Monday, February 6, 2017

Day 37: Molasses Wheat Bread

Not my favorite loaf I've made so far, even though the name makes it sound pretty incredible. For being a molasses bread, this loaf has almost no flavor, and it's extremely dense. It does have a good crust and some good color, but other than that its pretty disappointing. After letting it rise the first time, you are supposed to twist the dough before you drop it into the pans. The only problem with this is that the dough just tears apart and doesn't stay twisted, so it just makes the bread look like garbage. So when some bread recipe tells you to twist you bread and this happens, just re-knead it a bit and don't twist it. Braiding is a lot different because you smooth out strands which makes it easier to weave them together. 

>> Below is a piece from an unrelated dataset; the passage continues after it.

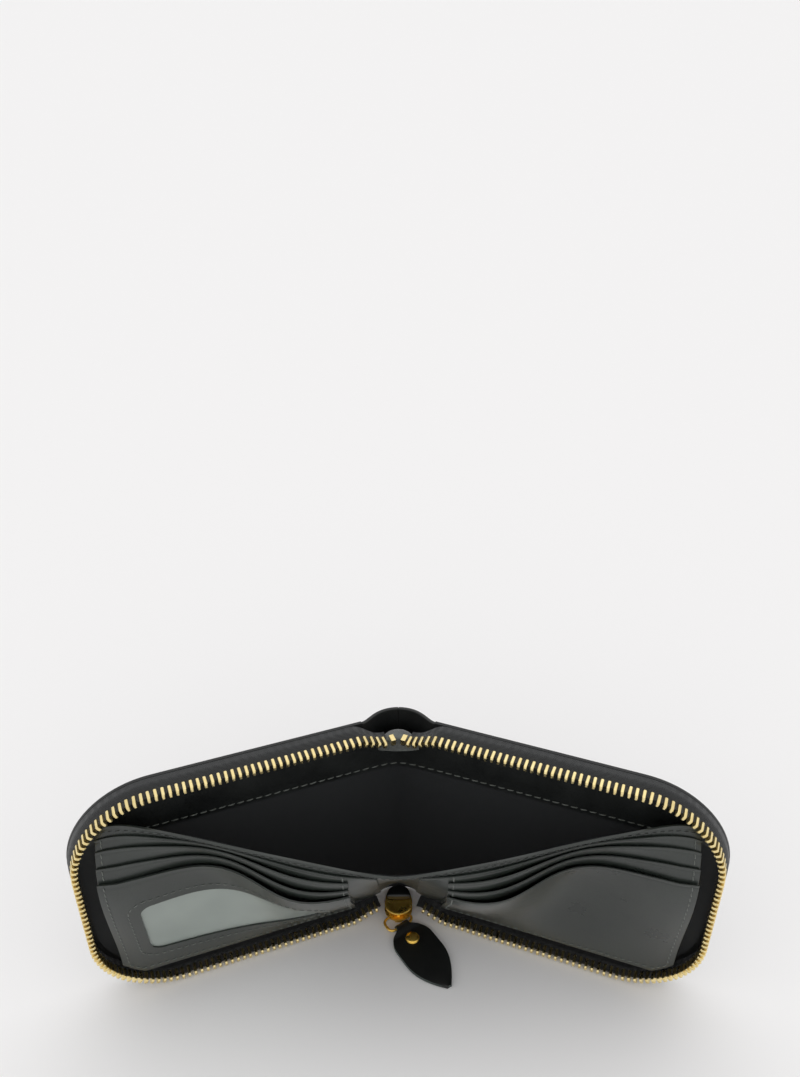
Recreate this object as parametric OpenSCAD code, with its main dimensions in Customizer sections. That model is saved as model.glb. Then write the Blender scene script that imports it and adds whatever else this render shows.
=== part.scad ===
// Zip-around wallet, standing open on its lower edges.
// Frame: +X to the wallet's right, +Y to its back (the spine), +Z up, millimetres.
// The origin is the bottom centre of the bounding box, on the surface the wallet stands on.
//
// Each half is drawn in its own frame: X runs from the fold line along the cover to the
// fore edge, Y runs from the plane where the two zip chains meet out to the cover, Z is up.
// half_frame() then turns it to its open position.

/* [Covers] */
// Length of one cover, from the fold line to the fore edge
panel_l = 115; // [108:0.5:140]
// Height of the covers
panel_h = 97; // [88:1:120]
// Radius of the covers' two outer corners
corner_r = 31.5; // [16:0.5:36]
// Half of the closed thickness, from the cover's outer face to the chain
half_t = 9.5; // [9:0.5:14]
// Angle between the two covers as the wallet stands
open_angle = 139.6; // [125:1:150]
// Thickness of the cover leather
leather_t = 1.2; // [0.8:0.1:1.6]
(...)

We're cruising through the wheat breads, but we still have a bit to go. There some pretty crazy loaves down the line that I'm looking forward to that take a couple extra days to prep for. Every bread can't be good, and maybe the molasses Bernard Clayton used back in the 70's was a lot more potent than the ones we can buy in stores today. It'll probably be good sandwich/toast bread, but just on it's own it wasn't the best.